* _Objective_: Quote all entries in full, exactly.

* _Rows from a 3D modeling dataset_:
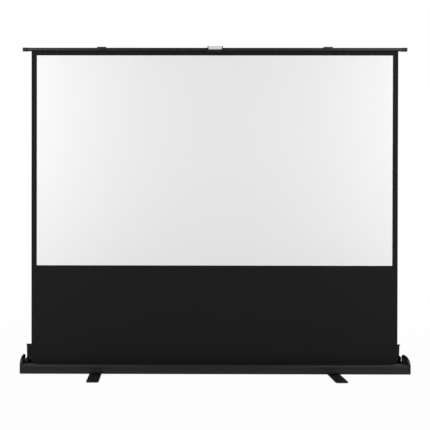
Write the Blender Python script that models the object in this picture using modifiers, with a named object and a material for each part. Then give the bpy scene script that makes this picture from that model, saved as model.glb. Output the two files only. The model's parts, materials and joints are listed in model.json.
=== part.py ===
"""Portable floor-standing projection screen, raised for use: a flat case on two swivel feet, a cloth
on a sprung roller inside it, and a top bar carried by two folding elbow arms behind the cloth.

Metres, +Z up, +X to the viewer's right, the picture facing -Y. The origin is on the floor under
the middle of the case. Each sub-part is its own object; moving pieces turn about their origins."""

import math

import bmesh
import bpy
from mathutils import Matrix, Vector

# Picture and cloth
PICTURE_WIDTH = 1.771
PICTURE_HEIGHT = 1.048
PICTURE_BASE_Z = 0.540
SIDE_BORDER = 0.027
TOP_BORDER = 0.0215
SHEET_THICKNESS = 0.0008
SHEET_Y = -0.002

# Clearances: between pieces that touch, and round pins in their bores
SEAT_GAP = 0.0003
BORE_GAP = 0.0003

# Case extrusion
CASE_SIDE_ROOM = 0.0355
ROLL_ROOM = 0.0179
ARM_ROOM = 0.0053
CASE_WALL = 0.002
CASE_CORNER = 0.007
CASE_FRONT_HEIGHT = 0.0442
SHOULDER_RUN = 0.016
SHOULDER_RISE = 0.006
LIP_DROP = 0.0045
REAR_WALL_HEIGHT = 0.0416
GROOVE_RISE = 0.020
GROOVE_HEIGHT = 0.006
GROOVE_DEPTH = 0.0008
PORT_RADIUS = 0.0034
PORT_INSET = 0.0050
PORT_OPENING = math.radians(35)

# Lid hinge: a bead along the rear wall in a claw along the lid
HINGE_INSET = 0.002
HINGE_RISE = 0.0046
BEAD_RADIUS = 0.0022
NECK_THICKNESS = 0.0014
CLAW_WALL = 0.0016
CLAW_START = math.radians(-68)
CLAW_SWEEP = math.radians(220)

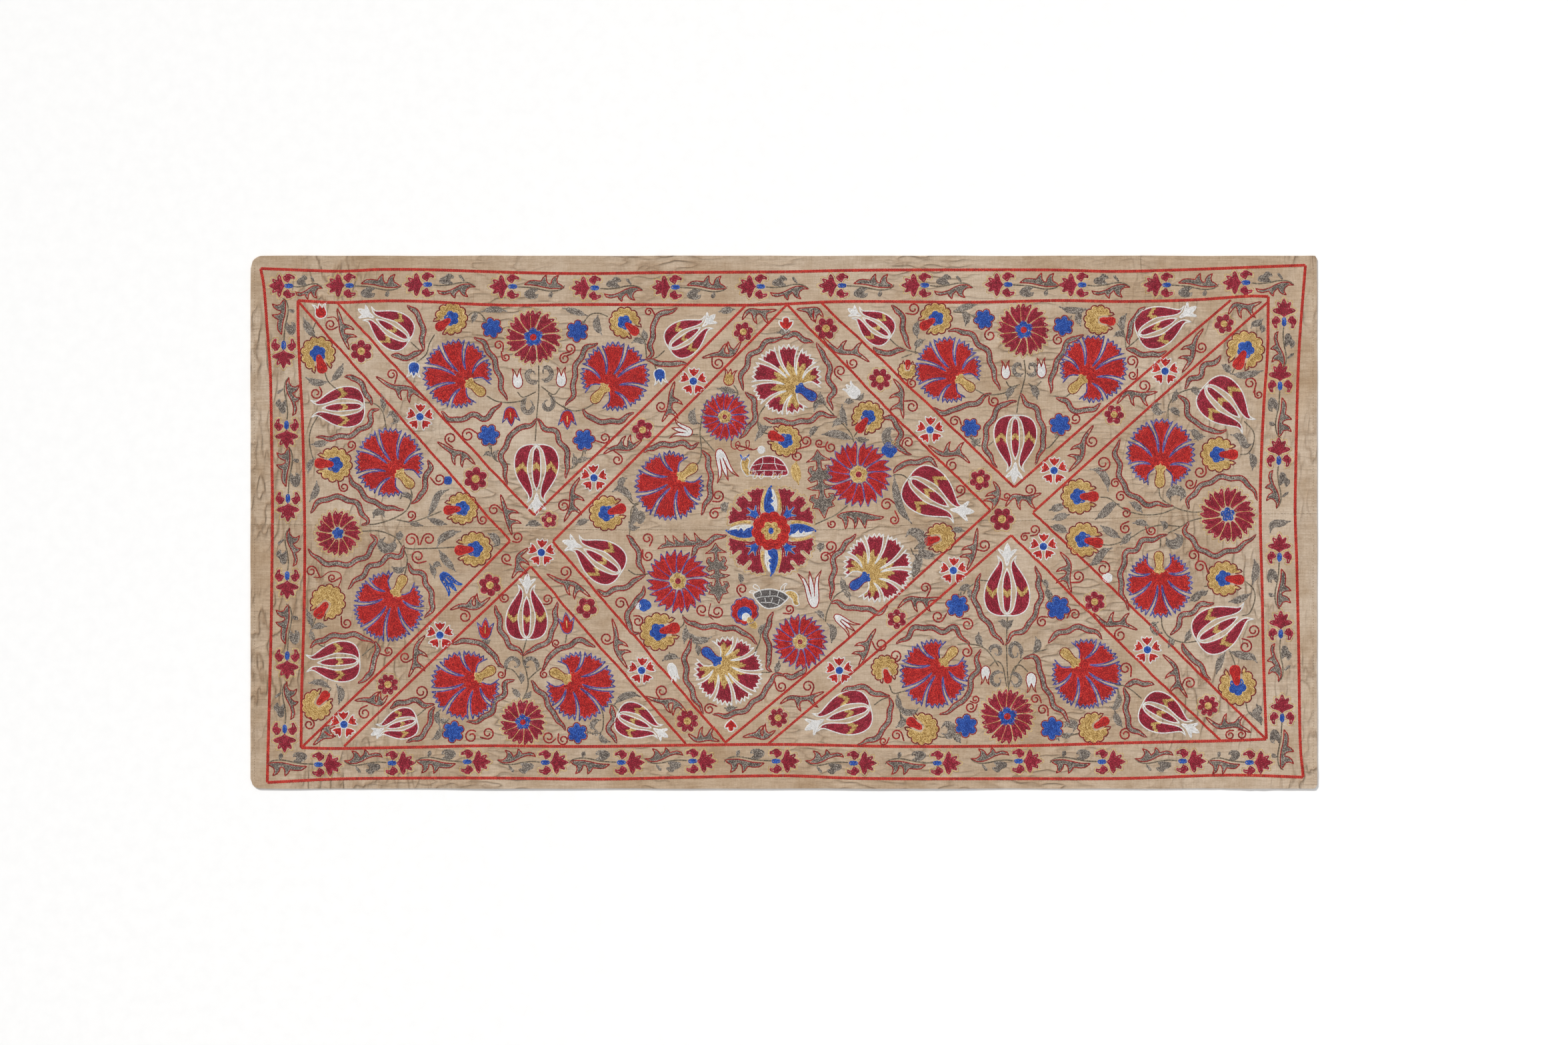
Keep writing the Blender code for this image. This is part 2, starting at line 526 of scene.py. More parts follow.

* _Exercise solution_:
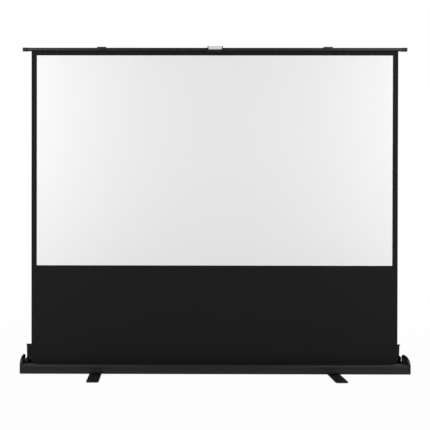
Write the Blender Python script that models the object in this picture using modifiers, with a named object and a material for each part. Then give the bpy scene script that makes this picture from that model, saved as model.glb. Output the two files only. The model's parts, materials and joints are listed in model.json.
=== part.py ===
"""Portable floor-standing projection screen, raised for use: a flat case on two swivel feet, a cloth
on a sprung roller inside it, and a top bar carried by two folding elbow arms behind the cloth.

Metres, +Z up, +X to the viewer's right, the picture facing -Y. The origin is on the floor under
the middle of the case. Each sub-part is its own object; moving pieces turn about their origins."""

import math

import bmesh
import bpy
from mathutils import Matrix, Vector

# Picture and cloth
PICTURE_WIDTH = 1.771
PICTURE_HEIGHT = 1.048
PICTURE_BASE_Z = 0.540
SIDE_BORDER = 0.027
TOP_BORDER = 0.0215
SHEET_THICKNESS = 0.0008
SHEET_Y = -0.002

# Clearances: between pieces that touch, and round pins in their bores
SEAT_GAP = 0.0003
BORE_GAP = 0.0003

# Case extrusion
CASE_SIDE_ROOM = 0.0355
ROLL_ROOM = 0.0179
ARM_ROOM = 0.0053
CASE_WALL = 0.002
CASE_CORNER = 0.007
CASE_FRONT_HEIGHT = 0.0442
SHOULDER_RUN = 0.016
SHOULDER_RISE = 0.006
LIP_DROP = 0.0045
REAR_WALL_HEIGHT = 0.0416
GROOVE_RISE = 0.020
GROOVE_HEIGHT = 0.006
GROOVE_DEPTH = 0.0008
PORT_RADIUS = 0.0034
PORT_INSET = 0.0050
PORT_OPENING = math.radians(35)

# Lid hinge: a bead along the rear wall in a claw along the lid
HINGE_INSET = 0.002
HINGE_RISE = 0.0046
BEAD_RADIUS = 0.0022
NECK_THICKNESS = 0.0014
CLAW_WALL = 0.0016
CLAW_START = math.radians(-68)
CLAW_SWEEP = math.radians(220)

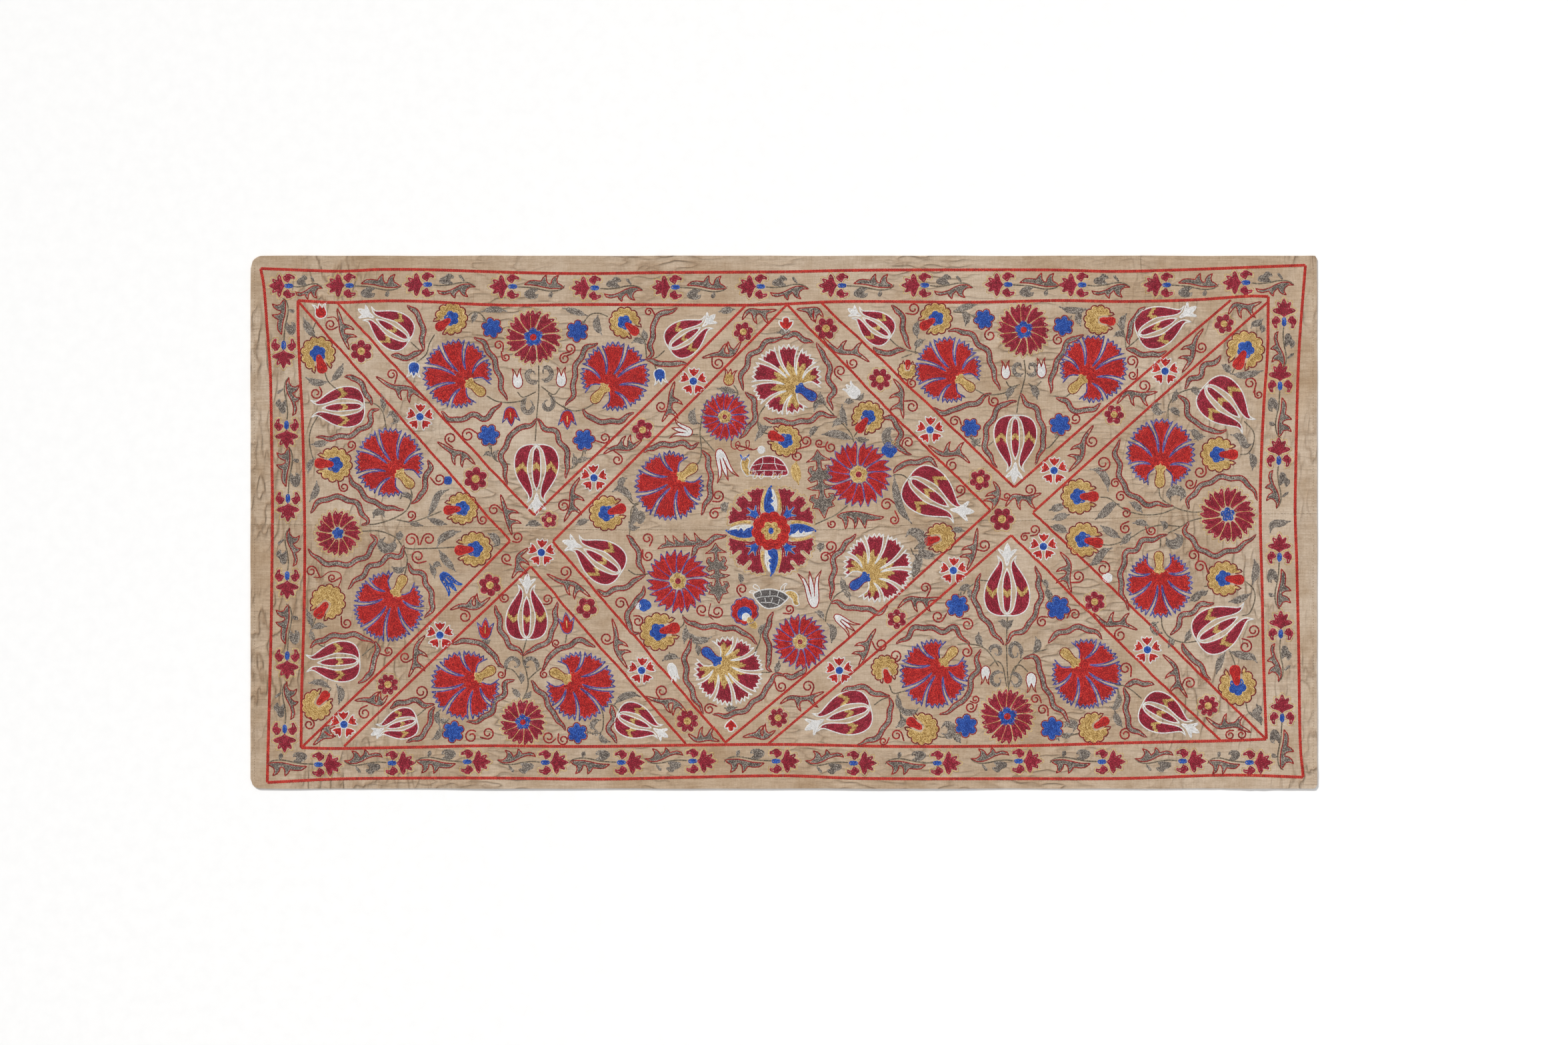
Keep writing the Blender code for this image. This is part 2, starting at line 526 of scene.py. More parts follow.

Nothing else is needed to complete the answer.